Key deep learning architectures include:
- Recurrent Neural Networks — useful for capturing temporal dependencies
- Long Short-Term Memory networks — effective for long sequences
- Transformers — increasingly used for sequence modeling and decision making
- Convolutional networks — used in visual environments
Types of Reinforcement Learning Approaches
Value-Based Methods
These methods estimate the value of actions and choose the best one. Deep Q Networks are a popular example.
Use cases:
- Game playing
- Resource allocation
- Trading and portfolio optimization
Policy-Based Methods
These directly optimize the policy, which maps states to actions.
Use cases:
- Robotics
- Continuous control systems
- Natural language processing
Actor-Critic Methods
These combine value and policy approaches for better stability and performance.
Use cases:
- Autonomous driving
- Industrial automation
- Real-time decision systems

Real-World Applications Driving Business Value
Autonomous Systems
Self-driving cars rely on reinforcement learning to make sequential decisions in real time. These systems process sensor data streams and adapt continuously.
Recommendation Systems
Streaming platforms and e-commerce use reinforcement learning to personalize user experiences based on sequential behavior patterns.
Financial Trading
Reinforcement learning models analyze time series data to optimize trading strategies and portfolio management.
Robotics and Manufacturing
Industrial robots use reinforcement learning for adaptive control, improving efficiency and reducing downtime.
Healthcare
Treatment planning and drug discovery benefit from sequential decision modeling.

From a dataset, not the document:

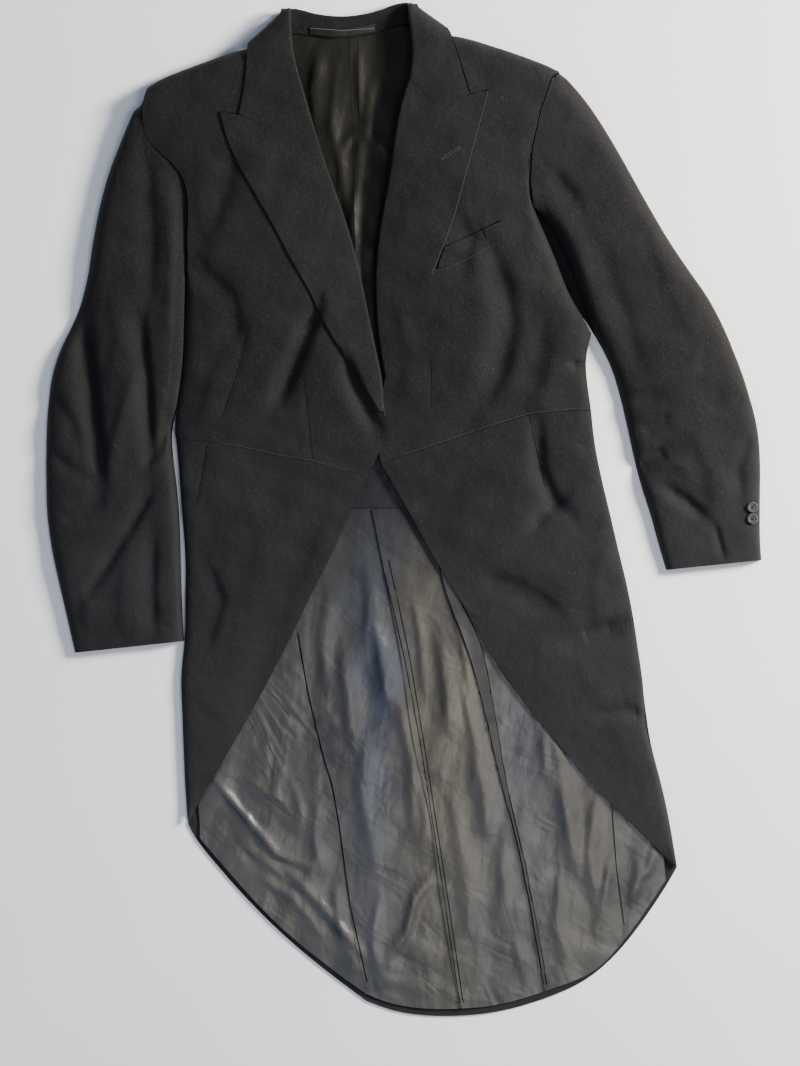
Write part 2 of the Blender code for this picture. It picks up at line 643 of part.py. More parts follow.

Data Insights and Industry Trends
The global reinforcement learning market is growing rapidly due to increased adoption in automation and AI-driven decision systems.
Key insights:
- Companies using reinforcement learning report up to 30% improvement in operational efficiency
- AI-driven recommendation systems increase user engagement by over 40%
- Autonomous systems reduce human intervention by significant margins
- Organizations investing in sequential deep learning gain a competitive advantage in predictive and adaptive intelligence
Linking Sequential Models with Reinforcement Learning
From my previous article on music generation, sequential models learn patterns to predict the next element in a sequence. In reinforcement learning, this concept extends to predicting optimal actions over time.
For example:
- Music generation predicts the next note
- Reinforcement learning predicts the next best action
Both rely on understanding sequence dependencies.

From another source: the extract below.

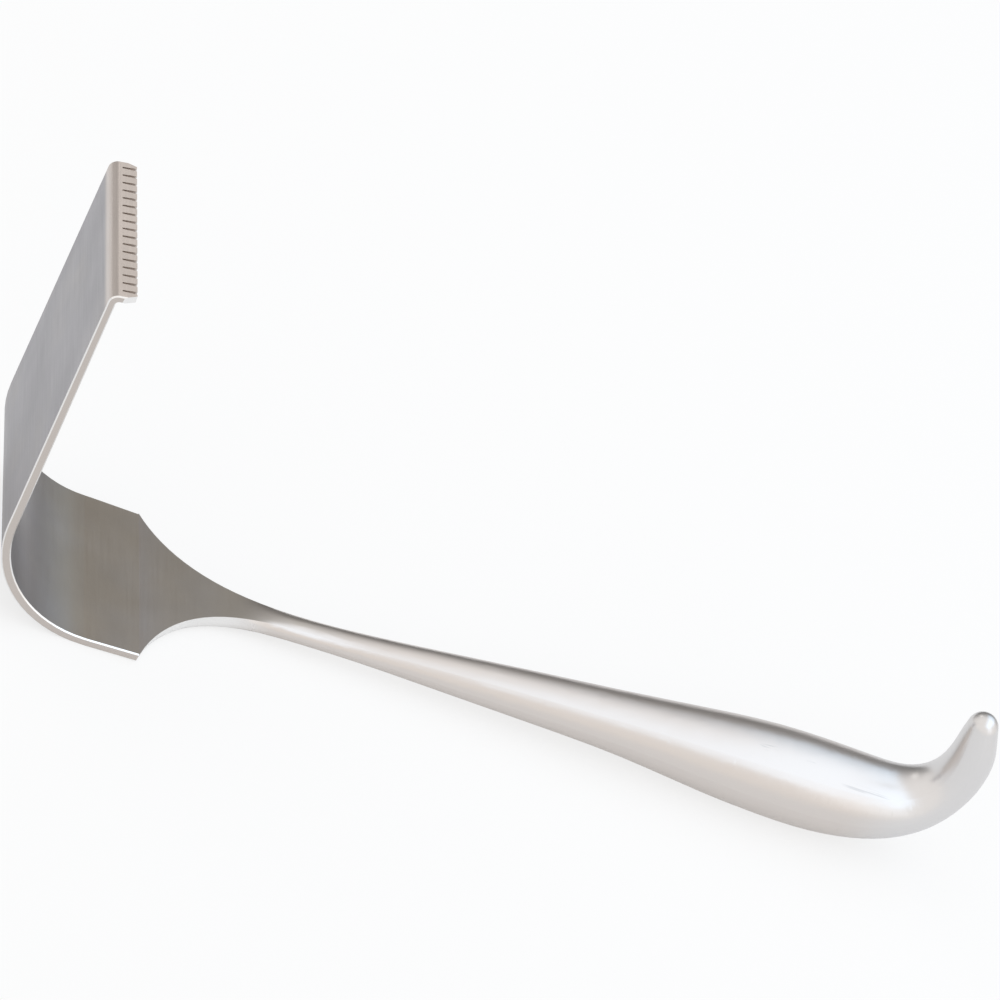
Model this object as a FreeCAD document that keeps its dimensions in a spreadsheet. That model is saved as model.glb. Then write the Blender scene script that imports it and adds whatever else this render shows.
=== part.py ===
import FreeCAD, Part
import math
import os
import Sketcher
from FreeCAD import Placement, Rotation, Vector

# Handheld surgical retractor, forged and ground from one bar of stainless steel.
# X runs from the blade along the handle, Y across the blade, Z up the way the blade stands.
# The shoulder's underside is at Z = 0 and the bend's outer side at X = 0 until the last step,
# which lays the finished piece down as it rests: on its bend and the belly of its grip.

# Driving dimensions in millimetres and degrees
DIMENSIONS = {
    # flat strip that makes the blade, the bend and the shoulder
    "blade_width": 50.0,
    "lip_narrowing": 1.0,
    "corner_narrowing": 0.45,
    "plate_thickness": 2.2,
    "tip_thickness": 1.8,
    "bend_radius": 29.6,
    "blade_lean": 4.4,
    "blade_straight": 68.5,
    "taper_gap": 1.5,
    "edge_break": 0.3,
    # toothed lip
    "lip_radius": 2.2,
    "lip_inner_radius": 0.8,
    "lip_slope": 10.0,
    "lip_flat": 3.9,
    # from the lip's side to the middle of its first slot
    "end_tooth": 2.24,
    "slot_depth": 3.3,
    "slot_root_width": 0.45,
    "slot_mouth_width": 0.9,
    "end_tooth_taper": 1.2,
    # two scallops that narrow the shoulder to the neck, and the face that rises between them
    "scallop_radius": 32.4,
    "scallop_end": 73.8,
    "scallop_gap": 7.6,
    "early_top": 3.2,
    "early_round": 1.1,
    "middle_top": 4.05,
    "middle_round": 1.9,
    "late_top": 4.6,
    "late_round": 2.3,
    # handle from the neck to the end of the grip
    "neck_along": 80.0,
    "grip_length": 151.0,
    "neck_level": 3.4,
    "neck_width": 7.2,
    "neck_height": 5.4,
    "stem_level": 4.0,
    "stem_width": 7.5,
    "stem_height": 6.2,
    "fore_level": 5.0,
    "fore_width": 9.8,
    "fore_height": 8.8,
    "mid_level": 6.2,
    "mid_width": 13.2,
    "mid_height": 11.8,
    "rear_level": 7.1,
    "rear_width": 17.0,
    "rear_height": 15.1,
    "swell_level": 7.3,
    "swell_width": 21.8,
    "swell_height": 19.5,
    "palm_level": 7.5,
    "palm_width": 24.3,
    "palm_height": 21.7,
    "heel_level": 7.8,
    "heel_width": 23.6,
    "heel_height": 21.1,
    # hook, measured out and up from the end of the grip
    "root_out": 6.4,
    "root_up": 1.8,
    "root_turn": 18.0,
    "root_width": 21.2,
    "root_height": 19.0,
    "bend_out": 15.6,
    "bend_up": 6.1,
    "bend_turn": 44.0,
    "bend_width": 17.2,
    "bend_height": 15.7,
    "rise_out": 20.7,
    "rise_up": 14.3,
    "rise_turn": 74.0,
    "rise_width": 13.7,
    "rise_height": 12.9,
    "finger_out": 21.0,
    "finger_up": 24.7,
    "finger_turn": 96.0,
    "finger_width": 11.2,
    "finger_height": 11.1,
    "tip_out": 18.5,
    "tip_up": 33.95,
    "tip_turn": 106.0,
    "tip_width": 7.6,
    # how far a cut runs past the metal it takes away
    "overcut": 2.0,
}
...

Transformers are now bridging the gap by enabling sequence-to-sequence decision making, making them highly relevant for reinforcement learning applications.
Modern Architectures Transforming Reinforcement Learning
Deep Q Networks
- Use neural networks to approximate Q-values
- Effective for discrete action spaces
Proximal Policy Optimization
- Balances exploration and exploitation
- Widely used in production systems
Transformer-Based RL
- Applies attention mechanisms to sequential decision making
- Handles long-term dependencies efficiently
Challenges in Reinforcement Learning
Despite its potential, reinforcement learning comes with challenges:
- Data inefficiency — Training requires large amounts of interaction data
- Exploration vs exploitation trade-off — Balancing learning new strategies with using known ones
- Reward design — Poor reward functions lead to suboptimal behavior
- Scalability — High computational cost
These challenges require careful system design and robust engineering practices.
Best Practices for Implementation
- Start with simulation environments
- Use transfer learning to reduce training time
- Design meaningful reward functions
- Monitor performance continuously
- Combine supervised learning with reinforcement learning when possible
For enterprises, building a scalable infrastructure is critical.
Future of Reinforcement Learning and Sequential AI
The future of reinforcement learning is closely tied to advancements in deep learning and compute power.
Emerging trends include:
- Integration with large language models
- Multi-agent reinforcement learning
- Real-time adaptive systems
- Edge AI deployment
As AI systems become more autonomous, reinforcement learning will play a central role in decision intelligence.
Key Takeaways
- Reinforcement Learning is Sequential by Nature — Decisions depend on temporal patterns and past states
- Deep Learning Enables Scale — Neural networks approximate complex policies and value functions
- Real-World Impact — Autonomous systems, recommendations, trading, and robotics are driving adoption
- Strategic Advantage — Organizations investing in RL gain competitive intelligence capabilities
- Future is Autonomous — As systems become more intelligent, RL-based decision making becomes essential
As AI continues to evolve, the ability to make intelligent, adaptive decisions in dynamic environments becomes a competitive necessity. Reinforcement learning and sequential deep learning are at the forefront of this transformation.